■ Aim of the exercise: Return the full listing exactly as it is written.

■ Records:
━━━

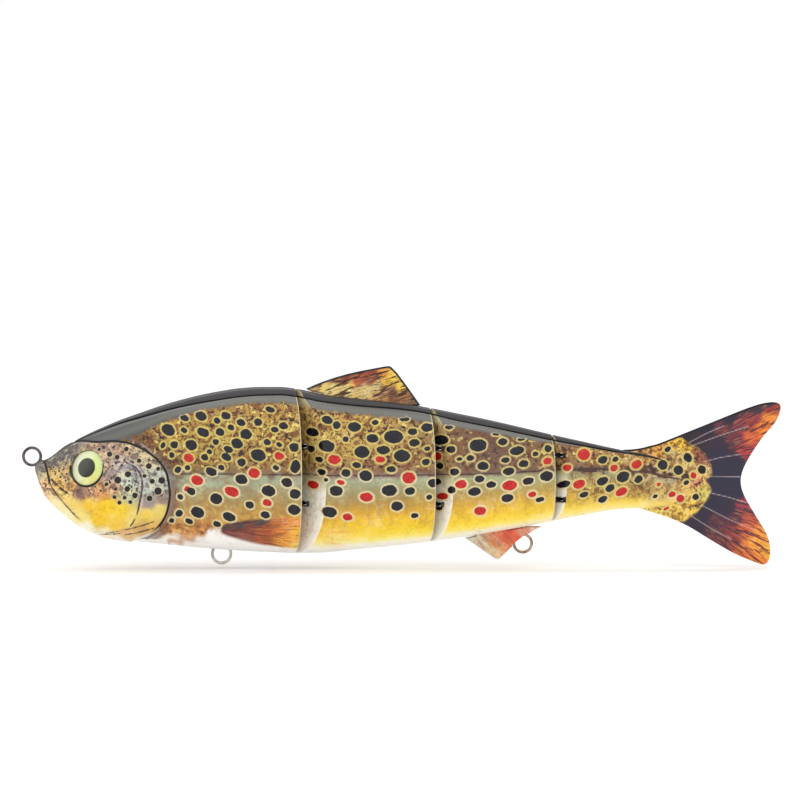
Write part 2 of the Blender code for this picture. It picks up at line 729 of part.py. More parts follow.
for joint_name in JOINT_X:
    make_hinge_eyes(joint_name, WIRE)
    make_pin(joint_name, WIRE)
for slug_name in BALLAST:
    make_ballast(slug_name, BALLAST_STEEL)
make_eyes(EYE_PRINT, EYE_CLEAR)
make_dorsal_fin(FIN_SKIN)
make_anal_fin(FIN_SKIN)
make_tail_fin(TAIL_SKIN)

hang_sections()
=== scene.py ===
"""Looks of a four-section hard swimbait printed like a brown trout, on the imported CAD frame.

The CAD frame is in metres: +X from nose to tail, +Z up, the fish's left side at -Y. Dimensions named here are
in millimetres unless they go straight to Blender.
"""

import math

import bmesh
import bpy
import numpy as np
from mathutils import Matrix, Vector
from mathutils.geometry import delaunay_2d_cdt


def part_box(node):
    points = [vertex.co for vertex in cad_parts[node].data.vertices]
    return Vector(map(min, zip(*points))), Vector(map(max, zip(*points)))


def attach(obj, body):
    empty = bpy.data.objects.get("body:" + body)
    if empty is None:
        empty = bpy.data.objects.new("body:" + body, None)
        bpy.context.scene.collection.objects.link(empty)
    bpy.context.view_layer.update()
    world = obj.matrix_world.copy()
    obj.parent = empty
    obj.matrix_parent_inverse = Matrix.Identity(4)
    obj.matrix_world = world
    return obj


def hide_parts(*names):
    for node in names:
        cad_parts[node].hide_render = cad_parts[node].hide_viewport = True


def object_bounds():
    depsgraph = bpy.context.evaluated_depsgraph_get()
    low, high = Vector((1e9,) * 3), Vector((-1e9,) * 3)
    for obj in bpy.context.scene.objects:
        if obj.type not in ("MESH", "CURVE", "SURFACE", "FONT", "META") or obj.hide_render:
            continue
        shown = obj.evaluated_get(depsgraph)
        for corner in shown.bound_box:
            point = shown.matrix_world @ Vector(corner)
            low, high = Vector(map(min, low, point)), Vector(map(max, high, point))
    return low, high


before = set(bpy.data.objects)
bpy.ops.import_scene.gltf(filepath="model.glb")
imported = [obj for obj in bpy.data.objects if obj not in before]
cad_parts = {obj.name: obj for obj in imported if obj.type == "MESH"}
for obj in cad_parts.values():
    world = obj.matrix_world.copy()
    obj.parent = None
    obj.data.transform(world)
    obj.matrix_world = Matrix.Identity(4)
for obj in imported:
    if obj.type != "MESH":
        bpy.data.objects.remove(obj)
cad_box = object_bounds()

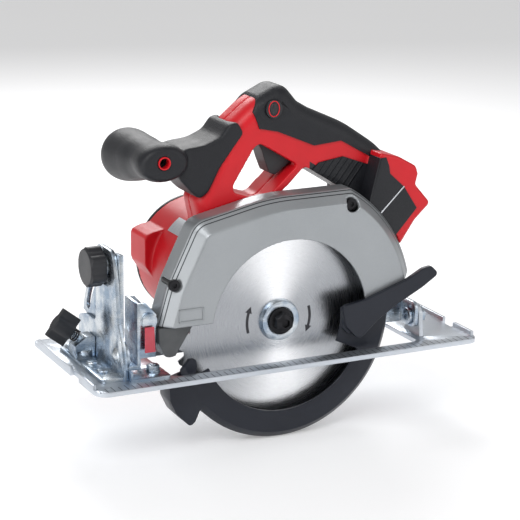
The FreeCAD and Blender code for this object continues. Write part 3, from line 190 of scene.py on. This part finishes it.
nylonSet = {"red": (0.64, 0.008, 0.016), "deep": 0.82, "cloud": 60, "grain": 1500, "depth": 0.00004,
            "under": (0.012, 0.013, 0.017), "underFrom": 29, "underTo": 64, "slope": 0.617, "level": 124.7,
            "underHalf": 5.5}


def redNylon():
    finish = Finish("redNylon", nylonSet["red"], Specular_IOR_Level=0.4)
    cloud = finish.noise(nylonSet["cloud"], 3)
    deep = opaque(c * nylonSet["deep"] for c in nylonSet["red"])
    red = finish.blend(cloud, finish.colour, deep)
    # a slanted strip under the grip is black
    x, y, z = finish.split(arbor)
    under = (x > nylonSet["underFrom"] * mm) * (x < nylonSet["underTo"] * mm)
    under = under * finish.band(z + x * nylonSet["slope"], nylonSet["level"], nylonSet["underHalf"])
    finish.set("Base Color", finish.blend(under, red, opaque(nylonSet["under"])))
    finish.rough(cloud, 0.29, 0.16)
    finish.bump(finish.noise(nylonSet["grain"], 2), nylonSet["depth"])
    return finish.material


blackSet = {"colour": (0.013, 0.014, 0.017), "cloud": 80, "grain": 1400, "depth": 0.00005}


def blackNylon():
    finish = Finish("blackNylon", blackSet["colour"])
    finish.rough(finish.noise(blackSet["cloud"], 3), 0.3, 0.2)
    finish.bump(finish.noise(blackSet["grain"], 2), blackSet["depth"])
    return finish.material


gripSet = {"colour": (0.011, 0.012, 0.016), "wear": 35, "cloud": 90, "pebble": 1050, "grain": 2200,
           "depth": 0.00016, "ribDepth": 7.0, "ribPitch": 4.6, "ribFrom": -40, "ribTo": -6, "ribFade": 2,
           "ribTop": 114, "ribTurn": (0.79, 0.61)}


def ribs(finish):
    # slanted finger ribs on the patch under the stripe
    x, y, z = finish.split(arbor)
    across = x * gripSet["ribTurn"][0] - z * gripSet["ribTurn"][1]
    first, last, fade = gripSet["ribFrom"] * mm, gripSet["ribTo"] * mm, gripSet["ribFade"] * mm
    patch = finish.between(across, first, first + fade) * finish.between(across, last, last - fade)
    wave = finish.maths("SINE", across * (2 * math.pi / (gripSet["ribPitch"] * mm)))
    return finish.between(wave, 0.2, 0.9) * patch * (z < gripSet["ribTop"] * mm) * gripSet["ribDepth"]


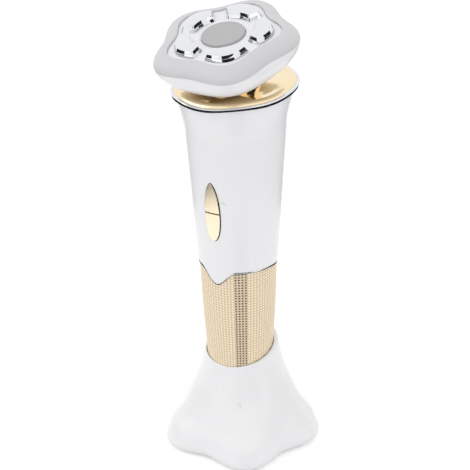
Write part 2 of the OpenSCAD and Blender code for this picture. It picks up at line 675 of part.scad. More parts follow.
module neck_tube() color("ivory") difference() {
    union() {
        intersection() {
            in_head() translate([0, 0, -60]) {
                cylinder(r = neck_r, h = 60 + bowl_low + 8);
                translate([0, 0, 60 + collar_low]) cylinder(r = neck_r + 2.5, h = 2);
            }
            translate([-40, -40, neck_low_h]) cube([80, 80, 80]);
        }
        intersection() {
            translate([0, neck_foot_y, neck_low_h]) cylinder(r = neck_r + 3.4, h = 2);
            cylinder(r = body_round_in_r(bulkhead_h) - fit, h = head_h);
        }
    }
    in_head() translate([0, 0, -70]) cylinder(r = neck_r - 2, h = 70);
    for (p = neck_screw_spots) translate([p[0], p[1], neck_low_h - 1]) cylinder(r = 1.1, h = 10);
}
neck_screw_ring_r = neck_r + 1.9;
neck_screw_spots = [for (a = [35, 145, 195, 345]) neck_screw_ring_r * [cos(a), sin(a)] + [0, neck_foot_y]];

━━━

■ Finished exercise:
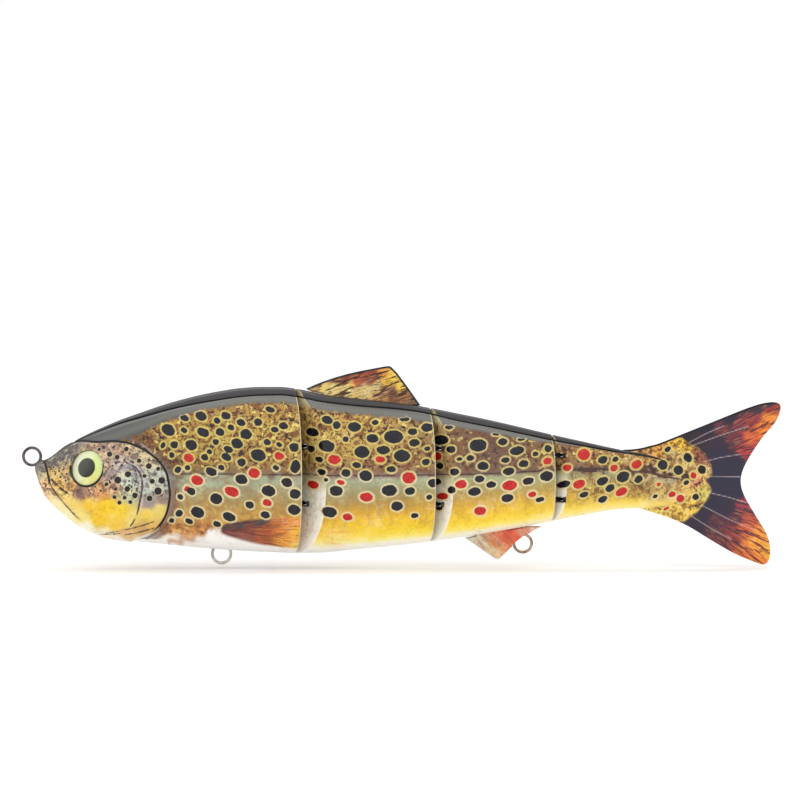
Write part 2 of the Blender code for this picture. It picks up at line 729 of part.py. More parts follow.
for joint_name in JOINT_X:
    make_hinge_eyes(joint_name, WIRE)
    make_pin(joint_name, WIRE)
for slug_name in BALLAST:
    make_ballast(slug_name, BALLAST_STEEL)
make_eyes(EYE_PRINT, EYE_CLEAR)
make_dorsal_fin(FIN_SKIN)
make_anal_fin(FIN_SKIN)
make_tail_fin(TAIL_SKIN)

hang_sections()
=== scene.py ===
"""Looks of a four-section hard swimbait printed like a brown trout, on the imported CAD frame.

The CAD frame is in metres: +X from nose to tail, +Z up, the fish's left side at -Y. Dimensions named here are
in millimetres unless they go straight to Blender.
"""

import math

import bmesh
import bpy
import numpy as np
from mathutils import Matrix, Vector
from mathutils.geometry import delaunay_2d_cdt


def part_box(node):
    points = [vertex.co for vertex in cad_parts[node].data.vertices]
    return Vector(map(min, zip(*points))), Vector(map(max, zip(*points)))


def attach(obj, body):
    empty = bpy.data.objects.get("body:" + body)
    if empty is None:
        empty = bpy.data.objects.new("body:" + body, None)
        bpy.context.scene.collection.objects.link(empty)
    bpy.context.view_layer.update()
    world = obj.matrix_world.copy()
    obj.parent = empty
    obj.matrix_parent_inverse = Matrix.Identity(4)
    obj.matrix_world = world
    return obj


def hide_parts(*names):
    for node in names:
        cad_parts[node].hide_render = cad_parts[node].hide_viewport = True


def object_bounds():
    depsgraph = bpy.context.evaluated_depsgraph_get()
    low, high = Vector((1e9,) * 3), Vector((-1e9,) * 3)
    for obj in bpy.context.scene.objects:
        if obj.type not in ("MESH", "CURVE", "SURFACE", "FONT", "META") or obj.hide_render:
            continue
        shown = obj.evaluated_get(depsgraph)
        for corner in shown.bound_box:
            point = shown.matrix_world @ Vector(corner)
            low, high = Vector(map(min, low, point)), Vector(map(max, high, point))
    return low, high


before = set(bpy.data.objects)
bpy.ops.import_scene.gltf(filepath="model.glb")
imported = [obj for obj in bpy.data.objects if obj not in before]
cad_parts = {obj.name: obj for obj in imported if obj.type == "MESH"}
for obj in cad_parts.values():
    world = obj.matrix_world.copy()
    obj.parent = None
    obj.data.transform(world)
    obj.matrix_world = Matrix.Identity(4)
for obj in imported:
    if obj.type != "MESH":
        bpy.data.objects.remove(obj)
cad_box = object_bounds()

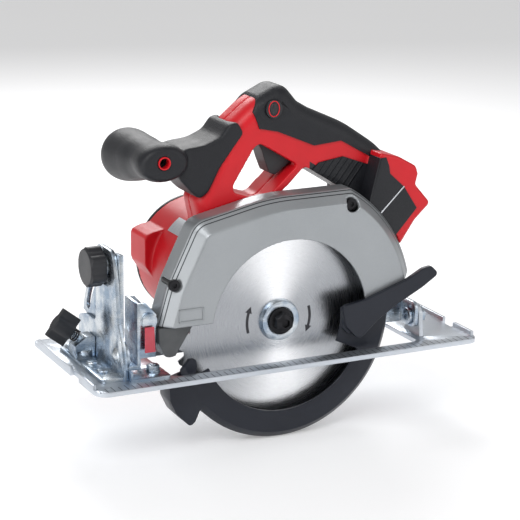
The FreeCAD and Blender code for this object continues. Write part 3, from line 190 of scene.py on. This part finishes it.
nylonSet = {"red": (0.64, 0.008, 0.016), "deep": 0.82, "cloud": 60, "grain": 1500, "depth": 0.00004,
            "under": (0.012, 0.013, 0.017), "underFrom": 29, "underTo": 64, "slope": 0.617, "level": 124.7,
            "underHalf": 5.5}


def redNylon():
    finish = Finish("redNylon", nylonSet["red"], Specular_IOR_Level=0.4)
    cloud = finish.noise(nylonSet["cloud"], 3)
    deep = opaque(c * nylonSet["deep"] for c in nylonSet["red"])
    red = finish.blend(cloud, finish.colour, deep)
    # a slanted strip under the grip is black
    x, y, z = finish.split(arbor)
    under = (x > nylonSet["underFrom"] * mm) * (x < nylonSet["underTo"] * mm)
    under = under * finish.band(z + x * nylonSet["slope"], nylonSet["level"], nylonSet["underHalf"])
    finish.set("Base Color", finish.blend(under, red, opaque(nylonSet["under"])))
    finish.rough(cloud, 0.29, 0.16)
    finish.bump(finish.noise(nylonSet["grain"], 2), nylonSet["depth"])
    return finish.material


blackSet = {"colour": (0.013, 0.014, 0.017), "cloud": 80, "grain": 1400, "depth": 0.00005}


def blackNylon():
    finish = Finish("blackNylon", blackSet["colour"])
    finish.rough(finish.noise(blackSet["cloud"], 3), 0.3, 0.2)
    finish.bump(finish.noise(blackSet["grain"], 2), blackSet["depth"])
    return finish.material


gripSet = {"colour": (0.011, 0.012, 0.016), "wear": 35, "cloud": 90, "pebble": 1050, "grain": 2200,
           "depth": 0.00016, "ribDepth": 7.0, "ribPitch": 4.6, "ribFrom": -40, "ribTo": -6, "ribFade": 2,
           "ribTop": 114, "ribTurn": (0.79, 0.61)}


def ribs(finish):
    # slanted finger ribs on the patch under the stripe
    x, y, z = finish.split(arbor)
    across = x * gripSet["ribTurn"][0] - z * gripSet["ribTurn"][1]
    first, last, fade = gripSet["ribFrom"] * mm, gripSet["ribTo"] * mm, gripSet["ribFade"] * mm
    patch = finish.between(across, first, first + fade) * finish.between(across, last, last - fade)
    wave = finish.maths("SINE", across * (2 * math.pi / (gripSet["ribPitch"] * mm)))
    return finish.between(wave, 0.2, 0.9) * patch * (z < gripSet["ribTop"] * mm) * gripSet["ribDepth"]


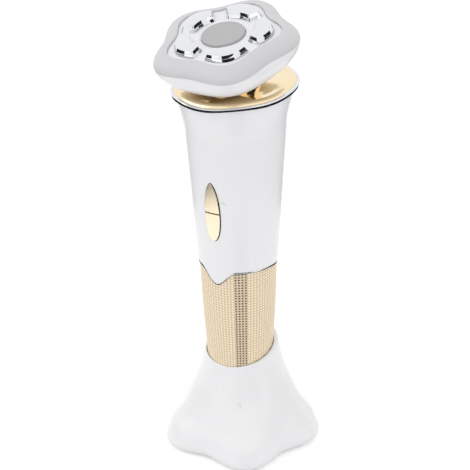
Write part 2 of the OpenSCAD and Blender code for this picture. It picks up at line 675 of part.scad. More parts follow.
module neck_tube() color("ivory") difference() {
    union() {
        intersection() {
            in_head() translate([0, 0, -60]) {
                cylinder(r = neck_r, h = 60 + bowl_low + 8);
                translate([0, 0, 60 + collar_low]) cylinder(r = neck_r + 2.5, h = 2);
            }
            translate([-40, -40, neck_low_h]) cube([80, 80, 80]);
        }
        intersection() {
            translate([0, neck_foot_y, neck_low_h]) cylinder(r = neck_r + 3.4, h = 2);
            cylinder(r = body_round_in_r(bulkhead_h) - fit, h = head_h);
        }
    }
    in_head() translate([0, 0, -70]) cylinder(r = neck_r - 2, h = 70);
    for (p = neck_screw_spots) translate([p[0], p[1], neck_low_h - 1]) cylinder(r = 1.1, h = 10);
}
neck_screw_ring_r = neck_r + 1.9;
neck_screw_spots = [for (a = [35, 145, 195, 345]) neck_screw_ring_r * [cos(a), sin(a)] + [0, neck_foot_y]];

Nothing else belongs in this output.